Za alternatywę dla napędu elektrycznego uważane są silniki napędzane wodorem. Mimo prowadzonych od lat prac nie ma w tej dziedzinie spektakularnych osiągnięć. Choć auta wodorowe istnieją i w wielu przypadkach radzą sobie lepiej niż „elektryki”, to dostępność paliwa sprawia, że trudno je traktować poważnie. Ze względu na koszty jego wytwarzania i potrzebną do tego ilość energii mówienie o wodorze jako o paliwie ekologicznym wydaje się mocno przesadzone.
Czy miłośnikom motoryzacji pozostaje więc jakakolwiek nadzieja na to, że możliwe jest połączenie niskiego spalania, a więc niewygórowanych kosztów oraz jazdy bez większej szkody dla środowiska? Owszem, odpowiedzią jest właśnie instalacja LPG! Spalanie gazu w silniku samochodowym generuje znacznie mniej spalin niż benzyna, nie mówiąc już o dieslu. Przy jeździe na LPG auto wytwarza dużo mniejszą ilość dwutlenku węgla, tlenków azotu oraz węglowodorów, a jego osiągi i żywotność silnika pozostają na tym samym poziomie. Tankowanie LPG jest również proste, choć wymaga przestrzegania podstawowych reguł bezpieczeństwa, a przede wszystkim szybkie.
Równie korzystnie przedstawia się sprawa kosztów. Samochód zasilany energią elektryczną, a nawet pełna hybryda to bardzo duży wydatek, rynek aut używanych jest skromny, a ceny są wygórowane. Montaż instalacji LPG to natomiast co najwyżej wydatek rzędu kilku tysięcy złotych i to przy najnowocześniejszym systemie wtrysku gazu ciekłego, podczas gdy klasyczne instalacje są dwu lub trzykrotnie tańsze. Co istotne – dla używania ekologicznego LPG nie trzeba kupować nowego auta – w większości przypadków będzie można założyć gaz w już używanym silniku benzynowym.

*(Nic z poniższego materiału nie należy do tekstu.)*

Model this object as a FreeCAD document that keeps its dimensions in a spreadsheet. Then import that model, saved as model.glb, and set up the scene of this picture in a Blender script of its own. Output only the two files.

O tym, jak wygląda kwestia opłacalności pojazdów hybrydowych – zwłaszcza w ruchu miejskim – najlepiej świadczy trend, jaki można zaobserwować wśród taksówkarzy. Pełne hybrydy cieszą się wśród nich wielką popularnością z uwagi na możliwość odzyskiwania energii w czasie hamowania. W kupowanych samochodach są jednak niemal bez wyjątku montowane instalacje LPG dla obniżenia kosztów eksploatacji.
LPG budzi zastrzeżenia wśród osób nastawiony proekologicznie, ponieważ jest paliwem kopalnym, jego wydobycie wiąże się więc z pewnym obciążeniem dla środowiska – choć trzeba zaznaczyć, że w porównania z ropą naftową jest ono niewielkie. Obawy te mogą jednak w najbliższej perspektywie okazać się bezpodstawne, ponieważ trwają intensywne prace nad pozyskiwaniem mieszanki płynnego propanu i butanu bezpośrednio z biomasy. Jeśli technologia ta zostanie wdrożona na szerszą skalę, bioLPG ma duże szanse, żeby stać się 100-procentowo ekologicznym paliwem odnawialnym.